Au village, Adrénaline va rencontrer des ados de son âge, Blinix et Selfix, les fils respectivement du poissonnier Ordralfabétix et du forgeron Cétautomatix qui, comme elle, rêvent qu’un autre monde est possible…
Réfractaires au changement
Face à cette jeunesse qu’ils ne comprennent pas, nos Gaulois semblent un peu dépassés. « Ch’est curieux, on dirait qu’elle n’aime pas la guerre », constatent-ils.
La figure d’Adrénaline fait évidemment penser à Greta Thunberg, la jeune égérie suédoise de la lutte contre le réchauffement climatique (« mais c’est un pur hasard », assure Jean-Yves Ferri). Les références à l’actualité ne manquent pas. Interpellé par Agecanonix, outré qu’un Gaulois comme Adictosérix puisse songer à capturer Adrénaline pour la livrer à César, le félon répond : « Le monde a changé. Vous autres irréductibles arriérés réfractaires au changement vous n’avez rien compris… ».
« Quand j’ai entendu le président (Macron) parler des « Gaulois réfractaires au changement », je me suis dit que je ne pouvais pas louper ça », s’amuse Jean-Yves Ferri. « Par contre, ajoute-t-il avec malice, l’échange entre Blinix et Selfix affirmant qu’il n’y a que « la rue à traverser » pour trouver du boulot, je l’ai trouvé tout seul avant le président. »

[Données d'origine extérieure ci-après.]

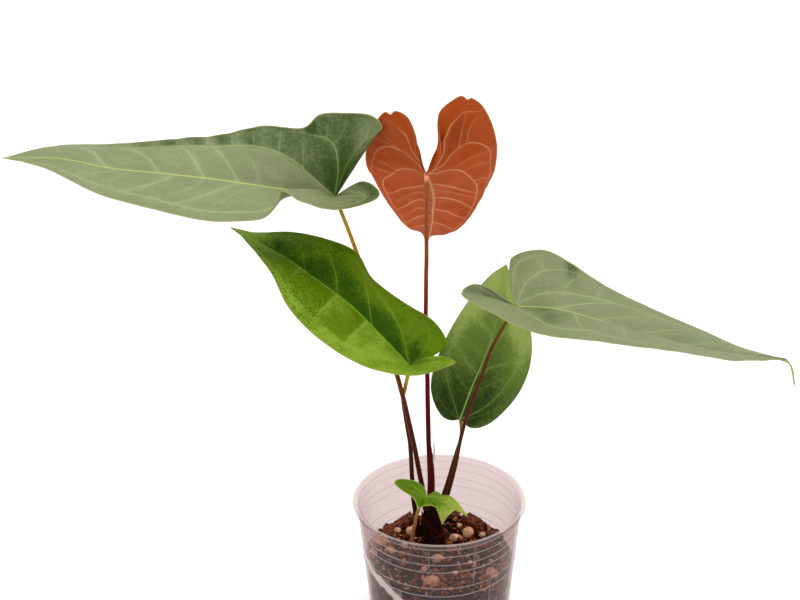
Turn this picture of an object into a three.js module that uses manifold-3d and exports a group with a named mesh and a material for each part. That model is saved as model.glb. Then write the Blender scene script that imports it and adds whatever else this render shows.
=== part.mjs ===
// Potted anthurium: a young velvet-leaved aroid growing in a frosted nursery pot.
// Millimetres, +Z up. The pot's axis is X = Y = 0 and the pot rests on Z = 0.
import * as THREE from 'three';
import { ParametricGeometry } from 'three/addons/geometries/ParametricGeometry.js';
import { mergeVertices } from 'three/addons/utils/BufferGeometryUtils.js';
import Module from 'manifold-3d';

const wasm = await Module();
wasm.setup();

// ---------------------------------------------------------------- driving dimensions

const CLEARANCE = 0.3;

const POT = {
  height: 95,
  lipRadius: 52.5,
  lipHeight: 3,
  topRadius: 50,
  baseRadius: 42,
  wall: 1.2,
  floor: 1.6,
  ringHeights: [56, 62, 74, 79.5, 85.5],
  ringProud: 0.45,
  ringWidth: 1.2,
  drainHoles: { count: 8, radius: 1.9, circle: 30 },
};

const MIX = {
  height: 55,
  lumpHeight: 1.6,
  crownRise: 3,
  gap: { azimuth: -2.3, halfAngle: 0.5, low: 14, high: 50, depth: 5 },
};

const CROWN = { x: -4, y: 2, bottom: 50, top: 87, baseRadius: 7, topRadius: 5.6 };

const BLADE = { thickness: 1, slices: 14, stacks: 25 };

// Each leaf is given by its midrib, from the petiole to the tip, and by its two margins, from the
// tip round the basal lobe and back to the petiole. Left and right are as seen on the upper face
// with the tip ahead. The first `fan` points of a margin face the midrib. The later ones face the
// petiole's end, as the veins of the lobe do. A positive camber arches each half upwards.
const LEAVES = {
  leaf_left_large: {
    color: 0x93a071,
    camber: 0.05,
    fan: { left: 7, right: 6 },
    midrib: [
      [-59, 45, 274], [-91, 37, 282], [-122, 30, 290], [-152, 25, 296],
      [-183, 22, 301], [-212, 20, 308], [-243, 20, 309],
    ],
    left: [
      [-217, 9, 306], [-190, -1, 295], [-161, -7, 288], [-128, -8, 280], [-101, -4, 278], [-91, 2, 282],
      [-87, 12, 289], [-77, 10, 284], [-59, 6, 280], [-40, 6, 283], [-32, 12, 289], [-45, 28, 289],
    ],
    right: [
      [-217, 34, 311], [-189, 47, 308], [-159, 57, 307], [-130, 63, 307], [-102, 65, 311], [-79, 62, 312],
      [-69, 66, 317], [-51, 68, 318], [-34, 66, 316], [-31, 58, 310], [-44, 52, 300],
    ],
  },
  leaf_red_new: {
    color: 0xa8451a,
    camber: 0.04,
    fan: { left: 6, right: 6 },
    midrib: [
      [-6, 25, 294], [-3, 39, 283], [-1, 53, 270], [-1, 68, 257],
      [-1, 82, 245], [-2, 96, 232], [-5, 108, 216],
    ],
    left: [
      [-12, 105, 229], [-22, 96, 241], [-31, 84, 258], [-38, 70, 276], [-41, 57, 294],
      [-39, 42, 312], [-32, 22, 332], [-19, 14, 334], [-14, 19, 321], [-13, 23, 305],
    ],
    right: [
      [5, 105, 226], [16, 97, 233], [23, 87, 247], [31, 73, 267], [36, 57, 290],
      [34, 41, 311], [25, 22, 334], [9, 14, 340], [1, 19, 326], [3, 23, 308],
    ],
  },
  leaf_centre_left: {
    color: 0x5d7a14,
    camber: 0.06,
    fan: { left: 6, right: 6 },
    midrib: [
      [-17, -6, 188], [-34, -1, 206], [-51, 6, 222], [-70, 15, 234],
      [-89, 26, 244], [-106, 37, 250], [-122, 48, 255],
    ],
    left: [
      [-108, 24, 252], [-95, 3, 243], [-84, -14, 229], [-68, -25, 216], [-49, -33, 205],
      [-30, -38, 200], [-13, -40, 199], [8, -34, 203], [1, -24, 203], [-8, -14, 194],
    ],
    right: [
      [-107, 48, 251], [-87, 44, 253], [-67, 38, 251], [-48, 31, 245], [-38, 26, 230],
      [-20, 20, 217], [-3, 15, 207], [5, 10, 195], [-1, 5, 191], [-11, -2, 190],
    ],
  },
  leaf_right_large: {
    color: 0x8a956b,
    camber: 0.05,
    fan: { left: 7, right: 7 },
    midrib: [
      [43, -16, 229], [65, -28, 232], [89, -39, 229], [115, -49, 224],
      [141, -57, 220], [163, -64, 220], [180, -70, 219], [185, -75, 207],
    ],
    left: [
      [185, -71, 213], [177, -62, 218], [160, -50, 219], [138, -36, 224], [114, -22, 231], [94, -8, 237],
      [75, 6, 246], [60, 16, 250], [43, 18, 245], [42, 8, 237], [42, -5, 231],
    ],
    right: [
      [181, -73, 216], [168, -78, 224], [145, -84, 228], [118, -87, 234], [90, -85, 238], [65, -79, 239],
      [43, -69, 239], [24, -56, 245], [11, -42, 248], [17, -34, 251], [28, -28, 245],
    ],
  },
  leaf_upright_small: {
    color: 0x5f7532,
    camber: 0.05,
    fan: { left: 5, right: 5 },
    midrib: [[13, 8, 145], [20, 12, 164], [26, 16, 177], [32, 20, 192], [37, 25, 210], [41, 32, 235]],
    left: [
      [31, 31, 228], [20, 29, 215], [10, 26, 200], [2, 23, 184],
      [-4, 20, 166], [-3, 17, 154], [2, 13, 145], [8, 10, 143],
    ],
    right: [
      [46, 29, 223], [52, 26, 208], [56, 22, 191], [55, 18, 174],
      [48, 14, 158], [37, 11, 145], [27, 9, 139], [19, 8, 139],
    ],
  },
  leaf_basal_new: {
    color: 0x8aa62a,
    camber: 0.03,
    fan: { left: 2, right: 2 },
    midrib: [[-9, -17, 106], [-3, -25, 105], [1, -28, 94]],
    left: [
      [5, -26, 97], [9, -23, 101], [12, -22, 99], [16, -19, 94], [11, -14, 100],
      [6, -11, 103], [2, -10, 103], [-2, -9, 105], [-6, -12, 105],
    ],
    right: [
      [-2, -27, 101], [-4, -26, 105], [-9, -26, 106], [-13, -26, 104], [-16, -24, 110], [-23, -21, 114],
      [-27, -15, 115], [-24, -9, 114], [-15, -8, 112], [-10, -9, 109], [-8, -13, 107],
    ],
  },
};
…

On s’amuse également des subtiles références littéraires qui parsèment l’album. À chaque fois que le nom Vercingétorix est évoqué, il figure en caractères minuscules car il est « celui dont on ne doit pas prononcer le nom ». Cela rappellera sans doute quelqu’un aux amateurs d’Harry Potter (le sorcier Voldemort ou « Celui-Dont-On-Ne-Doit-Pas-Prononcer-Le-Nom », NDLR). On croise également un jeune Goth qui ne cesse de jouer du tambour (comme le petit Oscar de Günther Grass) et on trouve même un clin d’œil à Molière!
Qu’on se rassure cependant. Ce n’est pas un album pour « intellos ». Les bagarres sont légion (même si « la violence ne sert à rien », rappelle opportunément Obélix… en envoyant valser son menhir), les gags innombrables. Comme souvent chez Astérix, il y a également une « guest-star » qu’on s’amusera à chercher dans les cases de Conrad. On se gardera de dévoiler son nom mais on conseille de scruter les pages où apparaissent les pirates…
L’album bénéficie d’un tirage exceptionnel et sans équivalent dans le monde de l’édition française de 5 millions d’exemplaires (dont 2 millions en français et 1,6 million en allemand). Édité aux éditions Albert-René, l’album est d’ores et déjà assuré d’être le livre qui sera le plus vendu en France en 2019. Un nouvel Astérix paraît tous les deux ans et, invariablement, il se classe toujours en tête des ventes de livres toutes catégories confondues l’année de sa sortie.
LQ/AFP
La Fille de Vercingétorix, scénarisé par Jean-Yves Ferri et dessiné par Didier Conrad. Éditions Albert-René.